Director, Richard J. Lewis and writer Michael Konyves’ adaptation of the novel by Mordecai Richler is engaging, but hardly instructive or uplifting. Except for the fine acting (Giamatti won a Golden Globe, and Dustin Hoffman as his father is also excellent, and Rosamund Pike is radiant as Miriam), this story depicts characters using drugs and sex as if there were no commandments at the center of their faith. At least it does show that there are some consequences from misdeeds, so maybe after all one can see this as a flawed morality tale.

For Reflection/Discussion

Spoilers below.

1. What do you think of Barney? Is the review too hard on him? How are he and his father alike? Did you ever wonder what the three women saw in him?

2. At what points does Barney show that he is aware of the hollowness of his life, especially of his work? Do you think she should have forgiven Barney’s betrayal, or that she was right in her decision to move on? (For instance, was Barney ever supportive of her work or of her friends?)

3. How is Miriam different from the first two wives? Why does she not accept his professions of love at first? How does this show that she at least seeks to follow the commandments of her faith?

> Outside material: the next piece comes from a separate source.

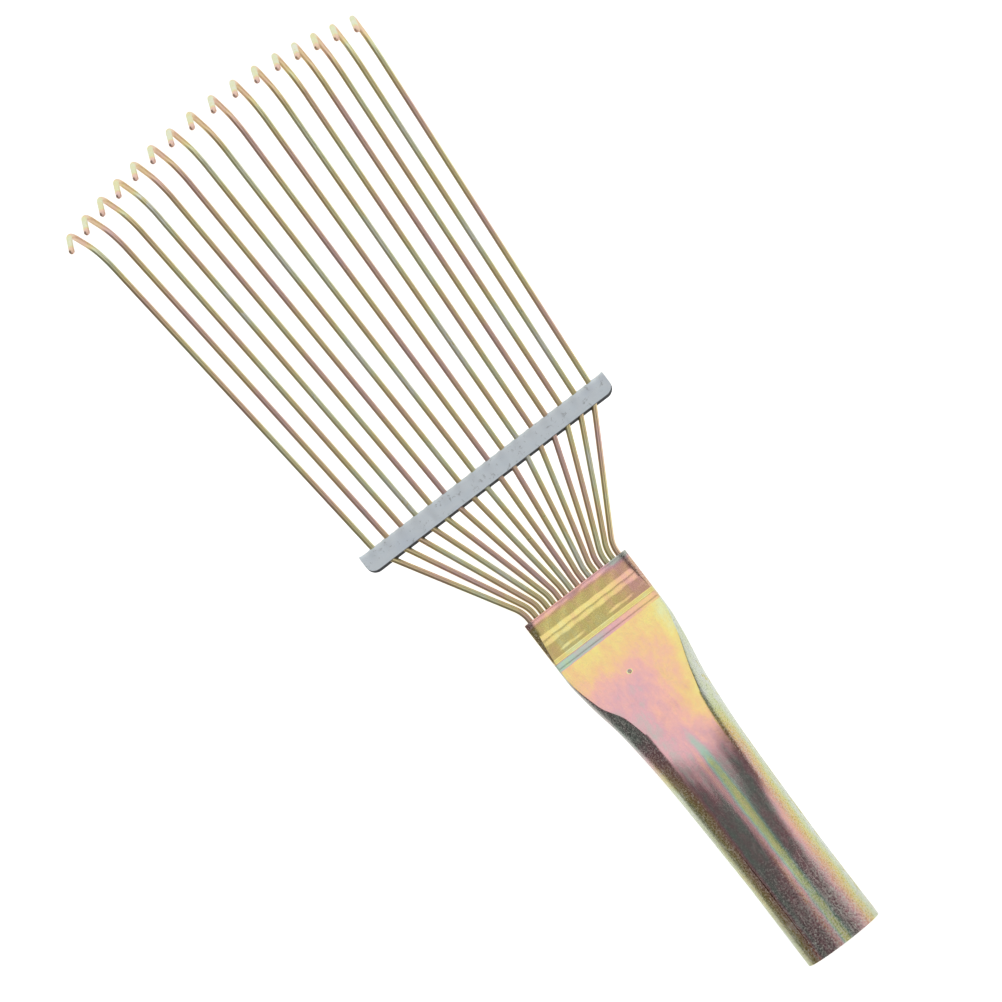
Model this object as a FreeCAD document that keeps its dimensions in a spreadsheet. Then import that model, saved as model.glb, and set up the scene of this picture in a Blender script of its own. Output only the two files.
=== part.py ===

4. What do you think of the way in which Barney’s father died? Do you agree with Barney’s view of it being a fitting way to go out?

5. What do you think of the way in which Barney ends his days? Sad, or pathetic? Maybe appropriate? I was impressed with the film Remember Me in which the main character was concerned with the significance of his life: do you see Barney’s life as having any significance? If you were to compare his version of his life with that of the detective’s, where do you think the truth would be found?

6. How does Barney hit the mark with his observation, “The true story of my wasted life” ? Compare with him Willy Loman in Death of a Salesman.